Records with modeling code
-- Start --

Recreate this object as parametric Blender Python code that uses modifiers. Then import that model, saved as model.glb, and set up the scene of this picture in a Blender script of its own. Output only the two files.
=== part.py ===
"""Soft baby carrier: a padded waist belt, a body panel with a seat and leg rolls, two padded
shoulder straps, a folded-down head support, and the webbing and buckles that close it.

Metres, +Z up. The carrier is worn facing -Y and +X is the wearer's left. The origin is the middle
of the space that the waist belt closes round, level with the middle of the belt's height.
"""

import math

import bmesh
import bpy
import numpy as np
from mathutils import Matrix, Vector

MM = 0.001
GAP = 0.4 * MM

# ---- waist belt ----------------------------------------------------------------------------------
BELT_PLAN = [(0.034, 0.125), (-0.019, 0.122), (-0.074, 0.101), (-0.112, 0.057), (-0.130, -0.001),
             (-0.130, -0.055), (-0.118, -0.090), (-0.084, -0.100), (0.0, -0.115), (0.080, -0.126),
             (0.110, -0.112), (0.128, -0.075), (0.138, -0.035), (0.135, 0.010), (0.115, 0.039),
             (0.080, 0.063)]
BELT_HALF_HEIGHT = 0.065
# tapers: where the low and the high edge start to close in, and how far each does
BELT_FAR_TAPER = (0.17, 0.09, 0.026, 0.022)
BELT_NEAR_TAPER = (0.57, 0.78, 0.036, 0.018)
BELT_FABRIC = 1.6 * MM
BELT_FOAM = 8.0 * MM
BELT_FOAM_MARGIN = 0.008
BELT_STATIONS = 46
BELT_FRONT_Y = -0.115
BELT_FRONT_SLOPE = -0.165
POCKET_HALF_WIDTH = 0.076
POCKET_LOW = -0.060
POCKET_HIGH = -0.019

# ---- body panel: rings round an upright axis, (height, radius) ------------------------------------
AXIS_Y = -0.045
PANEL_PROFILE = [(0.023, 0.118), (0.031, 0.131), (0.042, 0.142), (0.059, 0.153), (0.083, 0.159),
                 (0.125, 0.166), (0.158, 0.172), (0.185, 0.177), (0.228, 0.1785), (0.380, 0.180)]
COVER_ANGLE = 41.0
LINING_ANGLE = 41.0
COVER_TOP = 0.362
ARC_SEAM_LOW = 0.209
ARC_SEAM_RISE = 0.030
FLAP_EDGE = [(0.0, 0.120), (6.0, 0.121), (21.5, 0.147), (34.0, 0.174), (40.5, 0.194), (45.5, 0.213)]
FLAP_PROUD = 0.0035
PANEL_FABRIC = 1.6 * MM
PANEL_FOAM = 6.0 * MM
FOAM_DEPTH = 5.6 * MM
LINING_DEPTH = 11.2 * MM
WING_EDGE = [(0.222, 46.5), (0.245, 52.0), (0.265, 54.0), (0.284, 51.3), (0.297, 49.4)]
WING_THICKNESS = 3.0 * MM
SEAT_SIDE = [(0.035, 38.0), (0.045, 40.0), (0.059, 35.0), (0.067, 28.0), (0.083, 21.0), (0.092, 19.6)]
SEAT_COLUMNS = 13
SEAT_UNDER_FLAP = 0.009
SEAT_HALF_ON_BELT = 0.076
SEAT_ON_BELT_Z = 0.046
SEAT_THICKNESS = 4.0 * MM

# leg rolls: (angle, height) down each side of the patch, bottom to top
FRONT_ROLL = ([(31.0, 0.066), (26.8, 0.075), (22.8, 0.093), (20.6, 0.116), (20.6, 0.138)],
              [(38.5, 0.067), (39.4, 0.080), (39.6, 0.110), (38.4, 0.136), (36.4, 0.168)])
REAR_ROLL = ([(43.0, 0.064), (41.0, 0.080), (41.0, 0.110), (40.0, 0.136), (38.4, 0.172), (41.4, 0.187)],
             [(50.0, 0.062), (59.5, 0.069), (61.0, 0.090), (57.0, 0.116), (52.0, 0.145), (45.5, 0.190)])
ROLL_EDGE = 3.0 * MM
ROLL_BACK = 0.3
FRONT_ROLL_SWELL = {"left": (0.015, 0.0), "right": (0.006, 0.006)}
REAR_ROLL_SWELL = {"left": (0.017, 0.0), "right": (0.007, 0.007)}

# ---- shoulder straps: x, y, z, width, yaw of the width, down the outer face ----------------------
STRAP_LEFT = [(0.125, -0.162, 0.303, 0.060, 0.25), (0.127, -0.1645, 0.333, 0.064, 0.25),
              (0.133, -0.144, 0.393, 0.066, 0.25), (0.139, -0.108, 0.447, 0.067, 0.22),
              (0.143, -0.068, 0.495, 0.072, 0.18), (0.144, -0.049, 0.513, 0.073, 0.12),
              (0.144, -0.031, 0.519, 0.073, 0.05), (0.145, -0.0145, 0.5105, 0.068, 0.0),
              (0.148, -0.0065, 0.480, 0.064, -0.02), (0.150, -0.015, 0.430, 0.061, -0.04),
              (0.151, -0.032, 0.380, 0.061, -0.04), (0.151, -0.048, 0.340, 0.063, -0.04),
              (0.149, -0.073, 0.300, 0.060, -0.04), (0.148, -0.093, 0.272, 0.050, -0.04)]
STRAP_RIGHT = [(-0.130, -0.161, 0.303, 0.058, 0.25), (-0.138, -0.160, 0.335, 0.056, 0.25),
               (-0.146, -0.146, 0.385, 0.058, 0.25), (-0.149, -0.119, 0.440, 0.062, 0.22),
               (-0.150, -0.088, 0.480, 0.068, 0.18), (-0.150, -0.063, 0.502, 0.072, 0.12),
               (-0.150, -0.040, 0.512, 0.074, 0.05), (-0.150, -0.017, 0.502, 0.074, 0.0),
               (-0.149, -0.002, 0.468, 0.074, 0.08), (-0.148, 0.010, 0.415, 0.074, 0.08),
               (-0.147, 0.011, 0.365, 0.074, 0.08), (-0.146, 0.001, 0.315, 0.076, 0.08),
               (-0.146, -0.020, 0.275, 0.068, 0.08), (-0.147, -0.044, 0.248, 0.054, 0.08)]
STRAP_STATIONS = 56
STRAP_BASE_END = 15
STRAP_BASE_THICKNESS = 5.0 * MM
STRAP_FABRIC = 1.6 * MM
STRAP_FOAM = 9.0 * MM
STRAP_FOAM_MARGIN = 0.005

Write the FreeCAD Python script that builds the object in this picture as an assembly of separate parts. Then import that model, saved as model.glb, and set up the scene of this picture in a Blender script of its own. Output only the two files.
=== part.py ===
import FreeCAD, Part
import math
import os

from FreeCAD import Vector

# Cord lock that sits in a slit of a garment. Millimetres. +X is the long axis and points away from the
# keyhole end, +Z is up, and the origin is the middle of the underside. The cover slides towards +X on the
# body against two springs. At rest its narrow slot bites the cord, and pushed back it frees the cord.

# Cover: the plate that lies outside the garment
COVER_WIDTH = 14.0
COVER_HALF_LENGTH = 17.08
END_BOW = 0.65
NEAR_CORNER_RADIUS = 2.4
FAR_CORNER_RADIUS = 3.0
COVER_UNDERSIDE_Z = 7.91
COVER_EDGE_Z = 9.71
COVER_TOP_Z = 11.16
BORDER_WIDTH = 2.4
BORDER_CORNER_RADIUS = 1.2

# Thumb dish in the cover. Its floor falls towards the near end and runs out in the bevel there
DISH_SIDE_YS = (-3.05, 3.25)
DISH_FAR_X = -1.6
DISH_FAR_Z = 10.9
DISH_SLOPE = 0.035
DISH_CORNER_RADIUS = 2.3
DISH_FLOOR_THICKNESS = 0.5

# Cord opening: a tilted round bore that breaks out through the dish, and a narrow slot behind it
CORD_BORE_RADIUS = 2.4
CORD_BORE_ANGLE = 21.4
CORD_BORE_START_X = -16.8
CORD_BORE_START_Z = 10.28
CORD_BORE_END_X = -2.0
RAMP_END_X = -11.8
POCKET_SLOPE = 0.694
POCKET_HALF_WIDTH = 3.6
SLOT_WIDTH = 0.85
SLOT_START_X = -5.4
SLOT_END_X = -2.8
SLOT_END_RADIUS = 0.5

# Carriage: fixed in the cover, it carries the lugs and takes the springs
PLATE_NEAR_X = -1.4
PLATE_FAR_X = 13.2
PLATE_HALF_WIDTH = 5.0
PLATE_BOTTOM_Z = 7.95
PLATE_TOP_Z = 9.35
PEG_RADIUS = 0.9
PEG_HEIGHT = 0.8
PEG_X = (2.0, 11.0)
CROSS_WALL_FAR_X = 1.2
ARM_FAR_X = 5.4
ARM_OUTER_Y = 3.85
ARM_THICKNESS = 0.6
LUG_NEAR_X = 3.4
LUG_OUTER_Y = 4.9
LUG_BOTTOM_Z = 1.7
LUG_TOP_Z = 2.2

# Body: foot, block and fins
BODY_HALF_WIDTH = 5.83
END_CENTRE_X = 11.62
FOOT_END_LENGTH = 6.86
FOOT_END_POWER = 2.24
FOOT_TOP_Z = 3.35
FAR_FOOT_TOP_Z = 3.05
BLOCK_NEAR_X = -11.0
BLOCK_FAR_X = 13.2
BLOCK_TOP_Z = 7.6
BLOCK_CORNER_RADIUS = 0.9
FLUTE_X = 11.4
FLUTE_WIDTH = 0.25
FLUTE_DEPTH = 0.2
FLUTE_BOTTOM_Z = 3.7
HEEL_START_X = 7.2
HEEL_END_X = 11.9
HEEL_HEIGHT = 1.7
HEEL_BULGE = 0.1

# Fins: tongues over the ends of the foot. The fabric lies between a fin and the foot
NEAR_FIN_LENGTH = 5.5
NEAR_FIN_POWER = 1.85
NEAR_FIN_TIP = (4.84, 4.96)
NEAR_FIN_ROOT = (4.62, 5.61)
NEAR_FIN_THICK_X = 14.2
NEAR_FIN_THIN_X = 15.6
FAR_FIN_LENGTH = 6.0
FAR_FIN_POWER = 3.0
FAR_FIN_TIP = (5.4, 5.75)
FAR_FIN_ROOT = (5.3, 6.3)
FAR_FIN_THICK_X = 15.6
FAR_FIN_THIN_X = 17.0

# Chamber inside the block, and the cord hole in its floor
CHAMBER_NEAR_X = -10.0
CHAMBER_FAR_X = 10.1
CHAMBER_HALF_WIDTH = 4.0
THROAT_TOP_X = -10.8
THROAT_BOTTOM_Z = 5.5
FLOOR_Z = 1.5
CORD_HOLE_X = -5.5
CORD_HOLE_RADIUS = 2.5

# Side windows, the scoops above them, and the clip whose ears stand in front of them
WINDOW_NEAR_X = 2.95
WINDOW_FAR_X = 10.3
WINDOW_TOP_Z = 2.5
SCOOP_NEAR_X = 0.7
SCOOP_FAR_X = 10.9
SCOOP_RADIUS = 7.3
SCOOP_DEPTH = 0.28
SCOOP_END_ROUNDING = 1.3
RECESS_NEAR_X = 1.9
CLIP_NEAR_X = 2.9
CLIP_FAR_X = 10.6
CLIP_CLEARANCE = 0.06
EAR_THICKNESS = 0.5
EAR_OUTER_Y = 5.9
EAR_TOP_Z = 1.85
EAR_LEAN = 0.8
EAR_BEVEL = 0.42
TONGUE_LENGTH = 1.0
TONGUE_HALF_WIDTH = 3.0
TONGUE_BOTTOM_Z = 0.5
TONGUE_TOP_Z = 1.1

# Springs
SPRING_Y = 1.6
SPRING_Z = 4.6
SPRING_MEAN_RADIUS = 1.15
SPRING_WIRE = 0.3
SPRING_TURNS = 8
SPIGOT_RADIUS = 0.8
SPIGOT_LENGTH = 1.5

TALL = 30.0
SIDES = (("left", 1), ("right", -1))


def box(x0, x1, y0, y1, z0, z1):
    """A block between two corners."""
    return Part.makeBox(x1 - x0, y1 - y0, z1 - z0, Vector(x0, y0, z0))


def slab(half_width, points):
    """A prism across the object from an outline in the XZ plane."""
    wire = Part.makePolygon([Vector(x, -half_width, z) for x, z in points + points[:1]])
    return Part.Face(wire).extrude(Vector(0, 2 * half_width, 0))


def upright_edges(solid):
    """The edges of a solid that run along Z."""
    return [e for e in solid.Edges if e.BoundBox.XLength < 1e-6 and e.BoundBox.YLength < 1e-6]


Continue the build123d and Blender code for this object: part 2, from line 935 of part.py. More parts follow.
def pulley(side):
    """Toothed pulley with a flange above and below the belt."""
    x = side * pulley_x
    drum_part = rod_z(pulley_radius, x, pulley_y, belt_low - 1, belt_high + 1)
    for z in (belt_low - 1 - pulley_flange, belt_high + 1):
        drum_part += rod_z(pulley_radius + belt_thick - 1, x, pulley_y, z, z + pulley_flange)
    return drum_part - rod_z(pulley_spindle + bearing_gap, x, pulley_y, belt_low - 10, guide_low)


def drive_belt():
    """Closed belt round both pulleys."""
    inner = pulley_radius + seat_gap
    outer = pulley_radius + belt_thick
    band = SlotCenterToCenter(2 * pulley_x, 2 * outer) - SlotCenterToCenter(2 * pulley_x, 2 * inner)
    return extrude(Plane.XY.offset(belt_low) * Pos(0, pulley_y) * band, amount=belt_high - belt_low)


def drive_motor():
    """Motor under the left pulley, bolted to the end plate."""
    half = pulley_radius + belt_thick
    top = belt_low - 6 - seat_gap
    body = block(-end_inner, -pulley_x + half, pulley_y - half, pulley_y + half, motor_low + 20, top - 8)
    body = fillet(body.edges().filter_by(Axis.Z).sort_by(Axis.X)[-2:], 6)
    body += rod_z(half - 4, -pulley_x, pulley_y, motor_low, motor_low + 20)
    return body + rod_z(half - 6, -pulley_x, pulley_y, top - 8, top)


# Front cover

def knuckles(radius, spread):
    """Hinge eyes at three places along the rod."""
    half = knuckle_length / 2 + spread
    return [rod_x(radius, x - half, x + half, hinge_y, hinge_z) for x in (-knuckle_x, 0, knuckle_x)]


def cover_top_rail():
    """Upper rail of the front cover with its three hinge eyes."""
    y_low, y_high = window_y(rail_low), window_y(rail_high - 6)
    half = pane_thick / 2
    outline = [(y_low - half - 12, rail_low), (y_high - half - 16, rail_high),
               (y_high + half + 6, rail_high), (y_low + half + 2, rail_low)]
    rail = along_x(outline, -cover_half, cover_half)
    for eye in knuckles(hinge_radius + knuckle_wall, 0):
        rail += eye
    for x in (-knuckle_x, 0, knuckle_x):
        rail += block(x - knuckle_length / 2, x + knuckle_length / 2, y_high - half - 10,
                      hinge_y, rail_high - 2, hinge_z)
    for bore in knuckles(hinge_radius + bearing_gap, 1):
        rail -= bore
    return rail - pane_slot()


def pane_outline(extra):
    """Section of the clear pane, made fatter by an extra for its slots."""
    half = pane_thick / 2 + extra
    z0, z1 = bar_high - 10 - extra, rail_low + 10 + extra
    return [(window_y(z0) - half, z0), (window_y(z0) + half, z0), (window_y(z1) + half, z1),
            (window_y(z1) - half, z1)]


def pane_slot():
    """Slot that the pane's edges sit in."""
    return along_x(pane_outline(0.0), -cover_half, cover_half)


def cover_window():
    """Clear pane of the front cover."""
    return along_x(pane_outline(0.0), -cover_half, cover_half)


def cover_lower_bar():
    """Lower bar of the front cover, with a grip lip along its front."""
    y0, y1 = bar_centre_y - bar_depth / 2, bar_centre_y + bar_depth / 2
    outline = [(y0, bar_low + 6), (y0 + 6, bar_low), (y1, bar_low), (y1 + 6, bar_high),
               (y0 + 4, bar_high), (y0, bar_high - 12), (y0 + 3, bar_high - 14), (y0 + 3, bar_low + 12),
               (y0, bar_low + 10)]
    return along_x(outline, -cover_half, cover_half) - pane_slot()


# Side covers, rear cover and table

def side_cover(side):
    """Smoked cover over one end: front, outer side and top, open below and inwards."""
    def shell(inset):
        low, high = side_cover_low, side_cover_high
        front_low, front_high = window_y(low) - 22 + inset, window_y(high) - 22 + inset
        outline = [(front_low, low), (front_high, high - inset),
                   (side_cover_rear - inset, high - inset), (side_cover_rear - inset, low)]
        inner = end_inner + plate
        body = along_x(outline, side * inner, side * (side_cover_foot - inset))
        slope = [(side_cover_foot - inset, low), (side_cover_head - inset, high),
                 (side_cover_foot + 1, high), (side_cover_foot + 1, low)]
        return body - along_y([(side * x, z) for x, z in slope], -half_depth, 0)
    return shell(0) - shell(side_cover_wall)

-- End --

__Exercise__
Transcribe only, please, the lines from the first line of the records through the line with "GAP = 0.4 * MM". Both of those lines are included.

__Task response__
Recreate this object as parametric Blender Python code that uses modifiers. Then import that model, saved as model.glb, and set up the scene of this picture in a Blender script of its own. Output only the two files.
=== part.py ===
"""Soft baby carrier: a padded waist belt, a body panel with a seat and leg rolls, two padded
shoulder straps, a folded-down head support, and the webbing and buckles that close it.

Metres, +Z up. The carrier is worn facing -Y and +X is the wearer's left. The origin is the middle
of the space that the waist belt closes round, level with the middle of the belt's height.
"""

import math

import bmesh
import bpy
import numpy as np
from mathutils import Matrix, Vector

MM = 0.001
GAP = 0.4 * MM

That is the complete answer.